Journey has gone through phases with her room. She actually went through a period in elementary school where she was obsessive about keeping her room tidy and wouldn’t let anyone go in there to touch anything. This made playdates really challenging!
These days, tween Journey is out of that perfectly neat room phase and into the messy room phase. She isn’t great at keeping things picked up day-to-day, so then the room becomes like a tornado zone and it feels overwhelming to pick it all up. It feels like a massive, insurmountable task.
I get it; when I peek in the door of Journey’s room, I’m overwhelmed, too!
It’s important to note that our kiddo is not an ordinary, typical child. Journey is neurodiverse in many ways, from being highly sensitive to struggling with extreme anxiety that can almost present as a form of autism. Bottom line, the kiddo has enough on her plate. She does not need overly critical parents riding her about keeping her room clean.

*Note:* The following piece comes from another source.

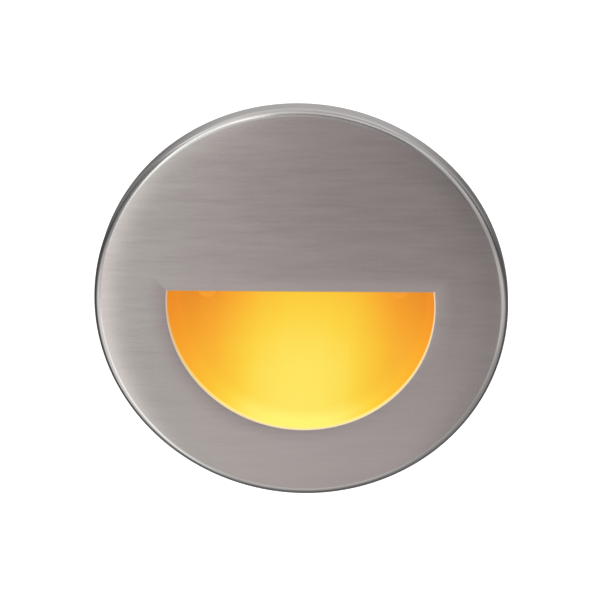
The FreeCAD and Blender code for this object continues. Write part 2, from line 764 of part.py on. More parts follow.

Yelling at or nagging Journey about something does NOT work. Neither do consequences like taking her phone away until the room is clean. These parenting methods make us both frustrated and ultimately only serve to harm our relationship and connection. Negative tactics do not get her to clean up her room.
We have also tried making a positive behavior chart with rewards for cleaning her room daily and weekly. This seemed like it might work – she seemed to receive it somewhat favorably – but in the end, even the proposed rewards did not motivate her to keep her room clean or tidy up a messy room.
So what works? What gets our amazing, brilliant, unique child to take a few minutes each day to pick up her clothes and belongings so that her room can stay neat and tidy?
I don’t know. Honestly, we haven’t figured this one out yet. But I think the secret is in letting go.
Sometime this year, I realized that I just need to let the messy room go. Does it really matter in the grand scheme of things? Journey’s a great kid. She has been through a lot – she deserves a break. She keeps the door closed anyway. Can’t I just let it go until she asks me for help cleaning it?
We have learned that if we share how we feel in a reasonable, calm and connected way, it might not motivate Journey to take action right that second, but eventually she will come around.
Journey knows we’d like her to keep her room tidier. Heck, catch her in a quiet moment and she might even admit that she prefers a clean room herself! It just feels like an overwhelming hassle to get it that way once it’s already full of clothes and clutter.
But if we let her figure things out in her own time, Journey almost always comes around. The other day, she told me that her messy room has been really bugging her and she would love my help to tidy it up. I was thrilled to be asked.
I know that when we clean her room together, we’ll play music and dance around. We’ll make it fun. We’ll find some things to donate, some things to throw away and we’ll get all the clothes back where they belong. I’ll end up with a huge pile of laundry to do, but that’s okay.
She’ll throw her arms around me, laugh and thank me. She’ll feel relieved when it’s done. She’ll also feel supported and loved, just like I always felt supported and loved by my own mom when she helped me clean my room – or when she made my bed for me even though I was perfectly able to make it myself.
With parenting, it’s about the journey (in our case, literally!) We have to learn to let go of the little things – like whether our kid’s room is tidy or not – in order to show love, compassion, forgiveness and acceptance.
So how do you get your neurodivergent tween to clean her room? I’m not sure you need to. Instead, reflect for a bit on why it’s so important to you. It’s not your room – it’s hers. Is it really the end of the world if it’s messy? Could you offer to help, then sit back and wait until she’s ready? Can you let her know you love her unconditionally, messy room and all?
I don’t claim to have all the answers here – or even any answers – but I do hope this was somewhat helpful.
And now I’m going to knock on Journey’s door and see if she’ll let me collect some dirty clothes in a hamper so we won’t have as much to do when she finally asks me to help her straighten up her room.